> Task prompt: Exactly the lines from the start of the data through the line containing "colour: Point" should be output, with both ends kept and nothing added.

> Data section:
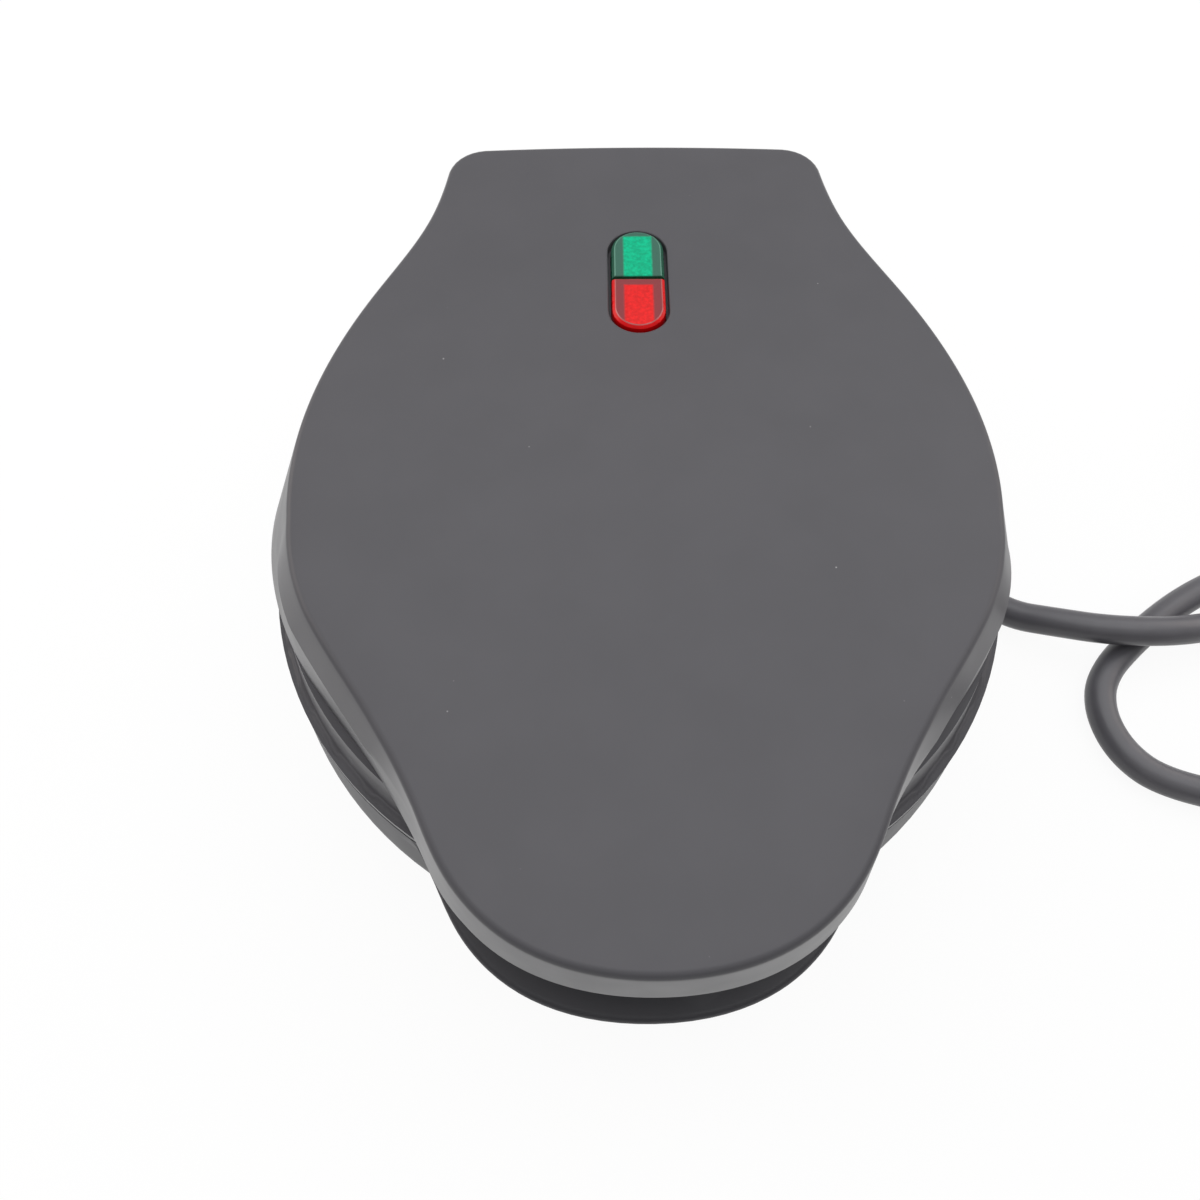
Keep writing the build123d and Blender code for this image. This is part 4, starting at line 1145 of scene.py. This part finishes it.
@dataclass(frozen=True)
class Lamp:
    """A square area lamp: place and size in metres, power in watts, turn in degrees."""

    name: str
    place: Point
    size: float
    power: float
    turn: Point
    colour: Point

    def build(self) -> None:
        """Hangs the lamp."""
        data = bpy.data.lights.new(self.name, "AREA")
        data.size = self.size
        data.energy = self.power
        data.color = self.colour
        obj = bpy.data.objects.new(self.name, data)
        obj.location = self.place
        obj.rotation_euler = [math.radians(value) for value in self.turn]
        bpy.context.scene.collection.objects.link(obj)


COOL, WARM = (0.97, 0.98, 1.0), (1.0, 0.9, 0.84)
LAMPS = (
    Lamp("lamp_above", (0.1, 0.3, 1.3), 1.6, 10.0, (-13.0, 4.0, 0.0), COOL),
    Lamp("lamp_right", (1.1, 0.5, 0.6), 0.9, 3.8, (-21.7, 61.3, 0.0), WARM),
    Lamp("lamp_left", (-1.1, 0.5, 0.6), 0.9, 5.8, (-21.7, -61.3, 0.0), WARM),
)


@dataclass
class Studio:
    """The floor, the lamps, the world and the camera, which looks as in the photograph.

    Places and sizes are in metres, turns in degrees and the lens in millimetres. The world
    brightens from its horizon colour to white, upwards and a little to the rear.
    """

    camera_place: Point = (-0.00895, -0.12628, 0.25156)
    camera_tilt: float = 29.5
    camera_turn: float = -0.4
    lens: float = 34.65
    sensor: float = 36.0
    nearest: float = 0.01
    floor_size: float = 8.0
    floor_tone: float = 0.5
    floor_glow: float = 1.06
    glow_share: float = 0.88
    horizon: Point = (0.22, 0.21, 0.2)
    sky_strength: float = 0.7
    sky_rise: Point = (0.0, 0.35, 1.0)
    sky_from: float = 0.02
    sky_to: float = 0.62

    def camera(self) -> None:
        """Sets the camera at the photograph's view."""
        data = bpy.data.cameras.new("view")
        data.lens = self.lens
        data.sensor_width = self.sensor
        data.clip_start = self.nearest
        obj = bpy.data.objects.new("view", data)
        obj.location = self.camera_place
        obj.rotation_euler = (math.radians(self.camera_tilt), 0.0, math.radians(self.camera_turn))
        bpy.context.scene.collection.objects.link(obj)
        bpy.context.scene.camera = obj

    def floor(self) -> None:
        """Lays the floor, which the camera, reflections and glass see as nearly white."""
        bpy.ops.object.select_all(action="DESELECT")
        bpy.ops.mesh.primitive_plane_add(size=self.floor_size)
        obj = bpy.context.active_object
        obj.name = "floor"
        material = bpy.data.materials.new("floor_paper")
        material.use_nodes = True
        tree = NodeTree(material)
        tree.shader.inputs["Base Color"].default_value = (*[self.floor_tone] * 3, 1.0)
        tree.shader.inputs["Roughness"].default_value = 0.9
        glow = tree.add("ShaderNodeEmission")
        glow.inputs["Strength"].default_value = self.floor_glow
        rays = tree.add("ShaderNodeLightPath")
        seen = tree.math("MAXIMUM", rays.outputs["Is Camera Ray"], rays.outputs["Is Glossy Ray"])
        seen = tree.math("MAXIMUM", seen, rays.outputs["Is Transmission Ray"])
        share = tree.math("MULTIPLY", seen, self.glow_share)
        blend = tree.add("ShaderNodeMixShader")
        tree.link(share, blend.inputs["Fac"])
        tree.link(tree.shader.outputs["BSDF"], blend.inputs[1])
        tree.link(glow.outputs["Emission"], blend.inputs[2])
        output = tree.tree.nodes["Material Output"]
        tree.link(blend.outputs["Shader"], output.inputs["Surface"])
        obj.data.materials.append(material)

    def world(self) -> None:
        """Sets the world, which is darker at the horizon and to the front."""
        world = bpy.data.worlds.new("soft_room")
        world.use_nodes = True
        nodes, links = world.node_tree.nodes, world.node_tree.links
        background = nodes["Background"]
        background.inputs["Strength"].default_value = self.sky_strength
        place, rise, ramp = (nodes.new(kind) for kind in (
            "ShaderNodeTexCoord", "ShaderNodeVectorMath", "ShaderNodeValToRGB"))
        rise.operation = "DOT_PRODUCT"
        rise.inputs[1].default_value = self.sky_rise
        low, high = ramp.color_ramp.elements
        low.position, high.position = self.sky_from, self.sky_to
        low.color, high.color = (*self.horizon, 1.0), (*WHITE, 1.0)
        links.new(place.outputs["Generated"], rise.inputs[0])
        links.new(rise.outputs["Value"], ramp.inputs["Fac"])
        links.new(ramp.outputs["Color"], background.inputs["Color"])
        bpy.context.scene.world = world

    def build(self) -> None:
        """Sets up everything round the object."""
        self.camera()
        self.floor()
        for lamp in LAMPS:
            lamp.build()
        self.world()
        bpy.context.scene.view_settings.view_transform = "Standard"


def main() -> None:
    """Builds every piece in order."""
    logging.basicConfig(level=logging.INFO, format="%(message)s")
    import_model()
    Studio().build()
    for node, finish in NODE_FINISH.items():
        dress(bpy.data.objects[node], finish)
    cord = Cord()
    lead = cord.build()
    LidCover().build()
    Lens(front=False).build()
    Lens(front=True).build()
    built = [(piece, piece.build()) for piece in COPIES]


if __name__ == "__main__":
    main()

> Expected output:
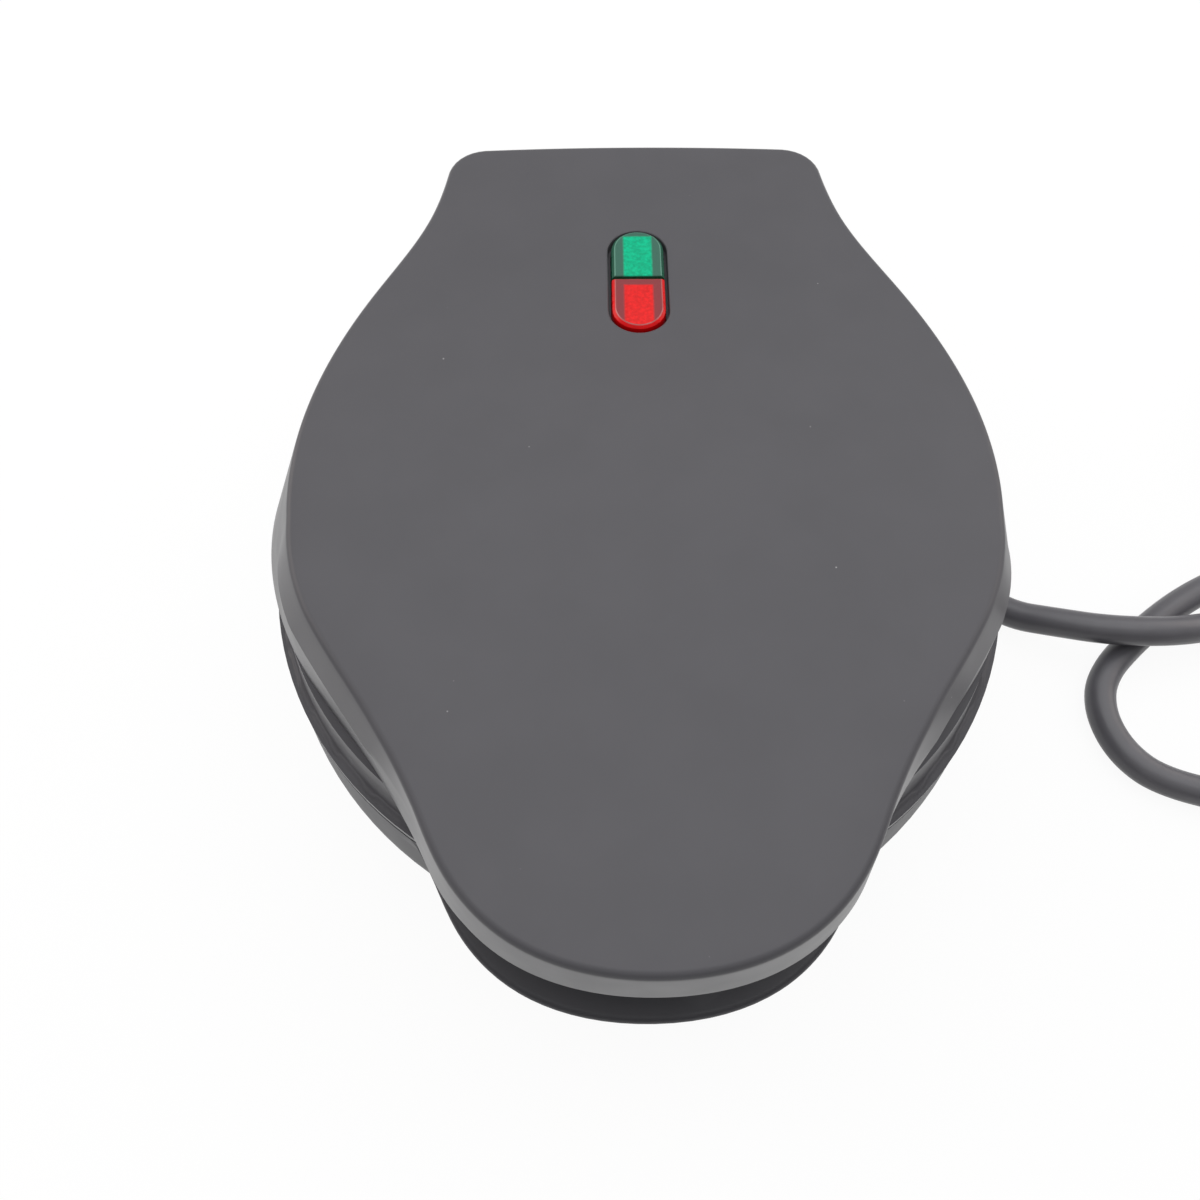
Keep writing the build123d and Blender code for this image. This is part 4, starting at line 1145 of scene.py. This part finishes it.
@dataclass(frozen=True)
class Lamp:
    """A square area lamp: place and size in metres, power in watts, turn in degrees."""

    name: str
    place: Point
    size: float
    power: float
    turn: Point
    colour: Point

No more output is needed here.